--- BEGIN ---
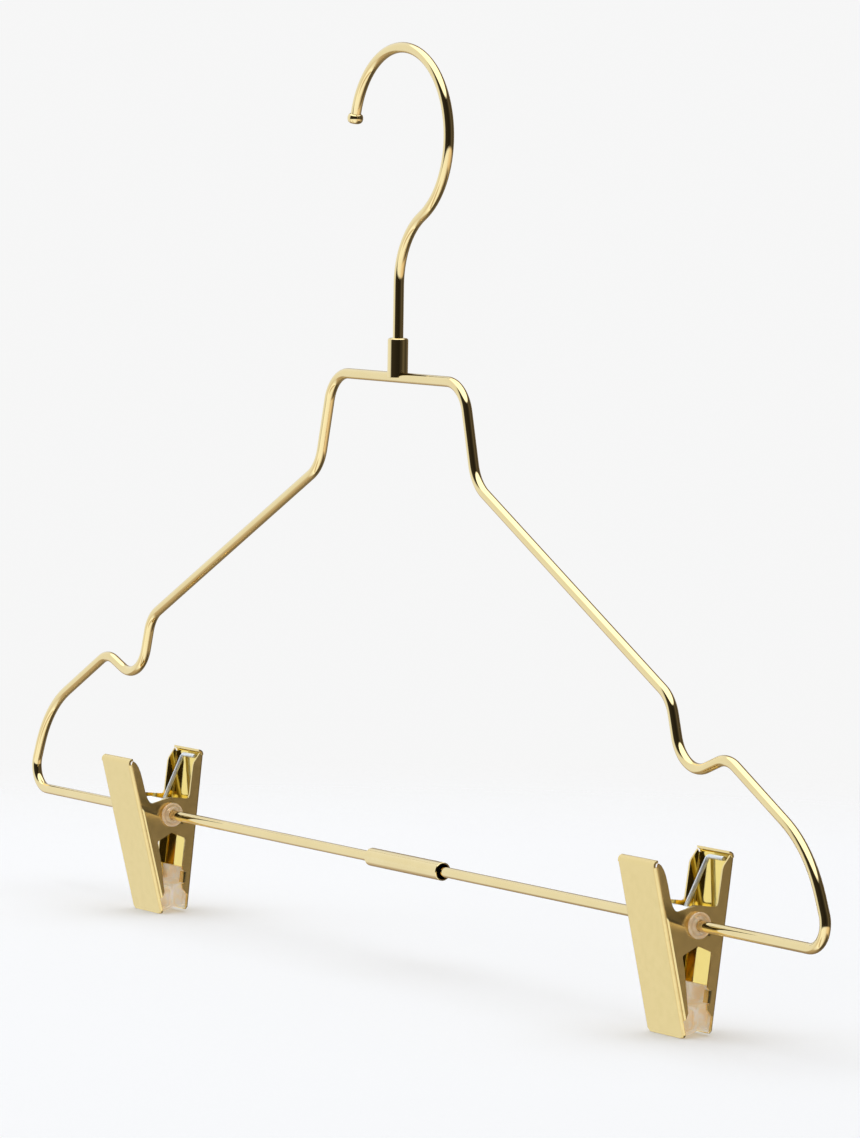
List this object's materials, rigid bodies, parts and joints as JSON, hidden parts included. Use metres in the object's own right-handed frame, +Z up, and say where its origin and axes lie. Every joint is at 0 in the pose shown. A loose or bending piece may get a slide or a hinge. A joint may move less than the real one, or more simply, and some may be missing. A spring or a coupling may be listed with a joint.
{
  "type": "clothes hanger",
  "caption": "Bent wire clothes hanger with a swivelling hook, strap notches and sprung, padded metal clips that slide along its waist bar.",
  "frame": {"origin": "crown of the hook, on the inner side of its loop, where a rail bears", "axes": "+Z up along the hook's shank, X along the waist bar, Y across the hanger's thickness, the front jaws on the -Y side"},
  "size_m": [0.3962, 0.0253, 0.2469],
  "materials": {
    "polished_gold": "polished pale gold plating on steel wire",
    "satin_gold": "satin pale gold plating on pressed steel sheet",
    "clear_pad": "soft clear frosted plastic",
    "clear_bush": "translucent moulded plastic",
    "zinc_wire": "bright zinc-plated spring wire",
    "plain_steel": "plain steel"
  },
  "bodies": {
    "hook": {"hook_wire": "polished_gold", "hook_tip_cap": "polished_gold", "swivel_washer": "plain_steel"},
    "frame": {"swivel_sleeve": "polished_gold", "frame_wire_left": "polished_gold", "frame_wire_right": "polished_gold", "joining_tube": "polished_gold"},
    "left_slider": {"left_outer_bush": "clear_bush", "left_inner_bush": "clear_bush"},
    "left_core": {"left_spacer_tube": "plain_steel", "left_spring": "zinc_wire"},
    "left_front_jaw": {"left_front_jaw": "satin_gold", "left_front_pad": "clear_pad"},
    "left_back_jaw": {"left_back_jaw": "satin_gold", "left_back_pad": "clear_pad"},
    "right_slider": {"right_outer_bush": "clear_bush", "right_inner_bush": "clear_bush"},
    "right_core": {"right_spacer_tube": "plain_steel", "right_spring": "zinc_wire"},
    "right_front_jaw": {"right_front_jaw": "satin_gold", "right_front_pad": "clear_pad"},
    "right_back_jaw": {"right_back_jaw": "satin_gold", "right_back_pad": "clear_pad"}
  },
  "joints": [
    {"name": "hook_swivel", "type": "hinge", "parent": "hook", "child": "frame", "pos_m": [0, 0, -0.0807], "axis": [0, 0, 1], "continuous": true},
    {"name": "left_clip_slide", "type": "slide", "parent": "frame", "child": "left_slider", "axis": [1, 0, 0], "range_m": [-0.0485, 0.103]},
    {"name": "left_clip_swing", "type": "hinge", "parent": "left_slider", "child": "left_core", "pos_m": [-0.126, 0, -0.2157], "axis": [1, 0, 0], "continuous": true},
    {"name": "left_front_jaw_open", "type": "hinge", "parent": "left_core", "child": "left_front_jaw", "pos_m": [-0.126, 0, -0.2157], "axis": [-1, 0, 0], "range_deg": [0, 24], "stiffness_Nm_per_rad": 0.15, "springref_deg": -28.65, "deforming": ["left_spring"]},
    {"name": "left_back_jaw_open", "type": "hinge", "parent": "left_core", "child": "left_back_jaw", "pos_m": [-0.126, 0, -0.2157], "axis": [1, 0, 0], "range_deg": [0, 24], "stiffness_Nm_per_rad": 0.15, "springref_deg": -28.65},
    {"name": "right_clip_slide", "type": "slide", "parent": "frame", "child": "right_slider", "axis": [1, 0, 0], "range_m": [-0.097, 0.0395]},
    {"name": "right_clip_swing", "type": "hinge", "parent": "right_slider", "child": "right_core", "pos_m": [0.135, 0, -0.2157], "axis": [1, 0, 0], "continuous": true},
    {"name": "right_front_jaw_open", "type": "hinge", "parent": "right_core", "child": "right_front_jaw", "pos_m": [0.135, 0, -0.2157], "axis": [-1, 0, 0], "range_deg": [0, 24], "stiffness_Nm_per_rad": 0.15, "springref_deg": -28.65, "deforming": ["right_spring"]},
    {"name": "right_back_jaw_open", "type": "hinge", "parent": "right_core", "child": "right_back_jaw", "pos_m": [0.135, 0, -0.2157], "axis": [1, 0, 0], "range_deg": [0, 24], "stiffness_Nm_per_rad": 0.15, "springref_deg": -28.65}
  ],
  "couplings": [
    {"joint": "left_back_jaw_open", "follows": "left_front_jaw_open", "ratio": 1},
    {"joint": "right_back_jaw_open", "follows": "right_front_jaw_open", "ratio": 1}
  ]
}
--- END ---
**EXERCISE**: Write out every line exactly as it stands.

**SOLUTION FOR THIS PROBLEM**:
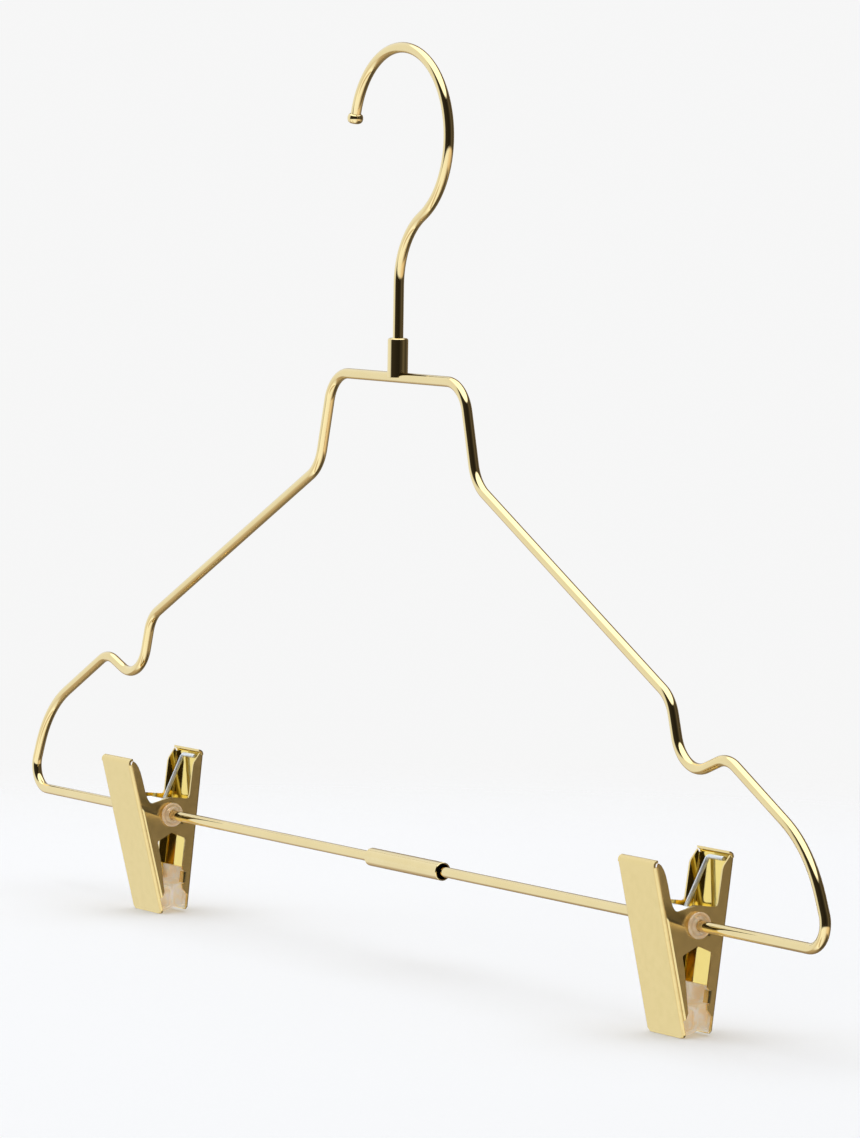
List this object's materials, rigid bodies, parts and joints as JSON, hidden parts included. Use metres in the object's own right-handed frame, +Z up, and say where its origin and axes lie. Every joint is at 0 in the pose shown. A loose or bending piece may get a slide or a hinge. A joint may move less than the real one, or more simply, and some may be missing. A spring or a coupling may be listed with a joint.
{
  "type": "clothes hanger",
  "caption": "Bent wire clothes hanger with a swivelling hook, strap notches and sprung, padded metal clips that slide along its waist bar.",
  "frame": {"origin": "crown of the hook, on the inner side of its loop, where a rail bears", "axes": "+Z up along the hook's shank, X along the waist bar, Y across the hanger's thickness, the front jaws on the -Y side"},
  "size_m": [0.3962, 0.0253, 0.2469],
  "materials": {
    "polished_gold": "polished pale gold plating on steel wire",
    "satin_gold": "satin pale gold plating on pressed steel sheet",
    "clear_pad": "soft clear frosted plastic",
    "clear_bush": "translucent moulded plastic",
    "zinc_wire": "bright zinc-plated spring wire",
    "plain_steel": "plain steel"
  },
  "bodies": {
    "hook": {"hook_wire": "polished_gold", "hook_tip_cap": "polished_gold", "swivel_washer": "plain_steel"},
    "frame": {"swivel_sleeve": "polished_gold", "frame_wire_left": "polished_gold", "frame_wire_right": "polished_gold", "joining_tube": "polished_gold"},
    "left_slider": {"left_outer_bush": "clear_bush", "left_inner_bush": "clear_bush"},
    "left_core": {"left_spacer_tube": "plain_steel", "left_spring": "zinc_wire"},
    "left_front_jaw": {"left_front_jaw": "satin_gold", "left_front_pad": "clear_pad"},
    "left_back_jaw": {"left_back_jaw": "satin_gold", "left_back_pad": "clear_pad"},
    "right_slider": {"right_outer_bush": "clear_bush", "right_inner_bush": "clear_bush"},
    "right_core": {"right_spacer_tube": "plain_steel", "right_spring": "zinc_wire"},
    "right_front_jaw": {"right_front_jaw": "satin_gold", "right_front_pad": "clear_pad"},
    "right_back_jaw": {"right_back_jaw": "satin_gold", "right_back_pad": "clear_pad"}
  },
  "joints": [
    {"name": "hook_swivel", "type": "hinge", "parent": "hook", "child": "frame", "pos_m": [0, 0, -0.0807], "axis": [0, 0, 1], "continuous": true},
    {"name": "left_clip_slide", "type": "slide", "parent": "frame", "child": "left_slider", "axis": [1, 0, 0], "range_m": [-0.0485, 0.103]},
    {"name": "left_clip_swing", "type": "hinge", "parent": "left_slider", "child": "left_core", "pos_m": [-0.126, 0, -0.2157], "axis": [1, 0, 0], "continuous": true},
    {"name": "left_front_jaw_open", "type": "hinge", "parent": "left_core", "child": "left_front_jaw", "pos_m": [-0.126, 0, -0.2157], "axis": [-1, 0, 0], "range_deg": [0, 24], "stiffness_Nm_per_rad": 0.15, "springref_deg": -28.65, "deforming": ["left_spring"]},
    {"name": "left_back_jaw_open", "type": "hinge", "parent": "left_core", "child": "left_back_jaw", "pos_m": [-0.126, 0, -0.2157], "axis": [1, 0, 0], "range_deg": [0, 24], "stiffness_Nm_per_rad": 0.15, "springref_deg": -28.65},
    {"name": "right_clip_slide", "type": "slide", "parent": "frame", "child": "right_slider", "axis": [1, 0, 0], "range_m": [-0.097, 0.0395]},
    {"name": "right_clip_swing", "type": "hinge", "parent": "right_slider", "child": "right_core", "pos_m": [0.135, 0, -0.2157], "axis": [1, 0, 0], "continuous": true},
    {"name": "right_front_jaw_open", "type": "hinge", "parent": "right_core", "child": "right_front_jaw", "pos_m": [0.135, 0, -0.2157], "axis": [-1, 0, 0], "range_deg": [0, 24], "stiffness_Nm_per_rad": 0.15, "springref_deg": -28.65, "deforming": ["right_spring"]},
    {"name": "right_back_jaw_open", "type": "hinge", "parent": "right_core", "child": "right_back_jaw", "pos_m": [0.135, 0, -0.2157], "axis": [1, 0, 0], "range_deg": [0, 24], "stiffness_Nm_per_rad": 0.15, "springref_deg": -28.65}
  ],
  "couplings": [
    {"joint": "left_back_jaw_open", "follows": "left_front_jaw_open", "ratio": 1},
    {"joint": "right_back_jaw_open", "follows": "right_front_jaw_open", "ratio": 1}
  ]
}